Lemon and Blueberry Soufra
Woah! This Lemon and Blueberry Soufra is something we all should DEFINITELY try in this life.
- 375g Antoniou Fillo Pastry
- 600ml thickened cream
- 200g caster sugar
- 5 eggs
- 1 teaspoon vanilla bean paste
- Zest of 2 lemons
- 125g fresh blueberries
- 250g unsalted butter, melted
- Icing sugar, for dusting
- Preheat your oven to 180 degrees Celsius.
- Combine thickened cream, sugar, eggs and lemon zest into a mixing jug and whisk until well combined. Set aside.

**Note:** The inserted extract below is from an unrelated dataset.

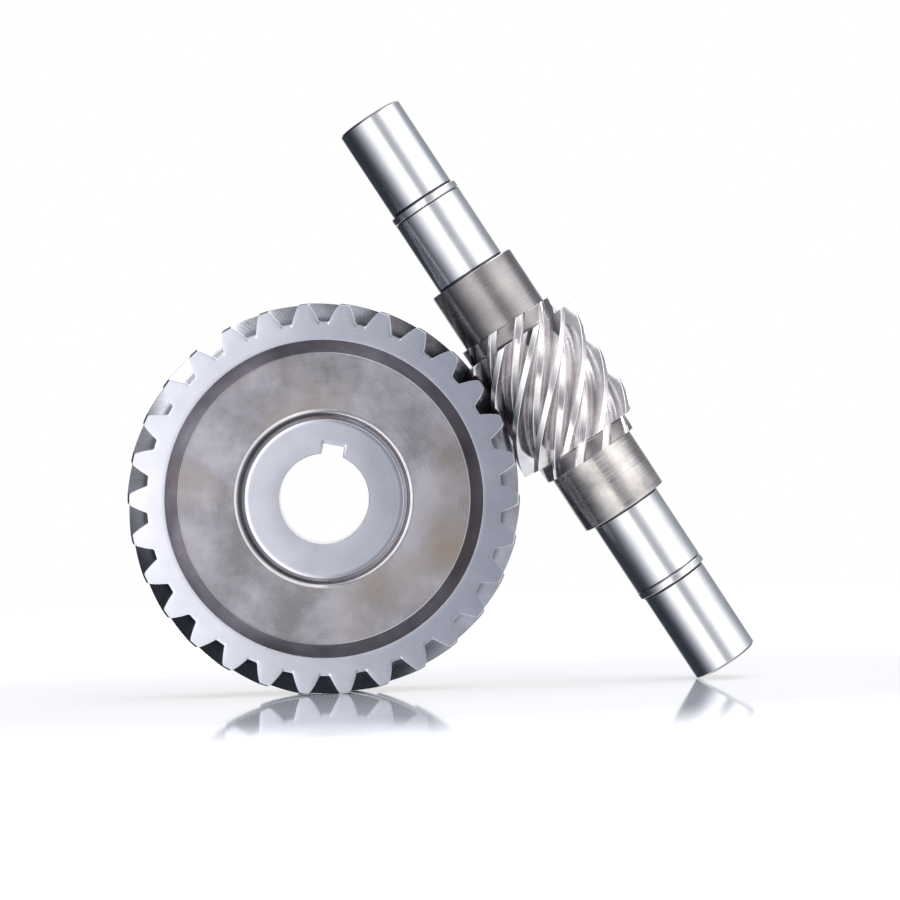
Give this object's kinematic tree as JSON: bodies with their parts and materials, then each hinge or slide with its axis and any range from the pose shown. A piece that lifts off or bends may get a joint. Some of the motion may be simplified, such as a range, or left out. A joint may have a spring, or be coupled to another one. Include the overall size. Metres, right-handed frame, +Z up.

- Lay one sheet of Filo pastry onto your workspace, with the short side of the Filo Pastry facing you. Brush with butter and lay a second sheet of Filo Pastry on top. Using your fingers, fold the Pastry in a concertina design. Transfer the folded Fillo Pastry to the centre of a 30cm round baking tray and begin to coil it in the middle to resemble a rose. Repeat with the remaining Fillo Pastry, placing it around the centre rose until the tray is full.
- Brush the Fillo Pastry with the remaining melted butter and bake for approximately 15 minutes or until lightly golden. Pour the custard over the baked Fillo Pastry evenly then scatter the blueberries all over, pushing some of them down into the Fillo Pastry.
- Transfer the tray back into the oven and bake for approximately 30 minutes and golden. Remove the Soufra from the oven and allow it to cool for 10 minutes before sprinkling icing sugar over the top.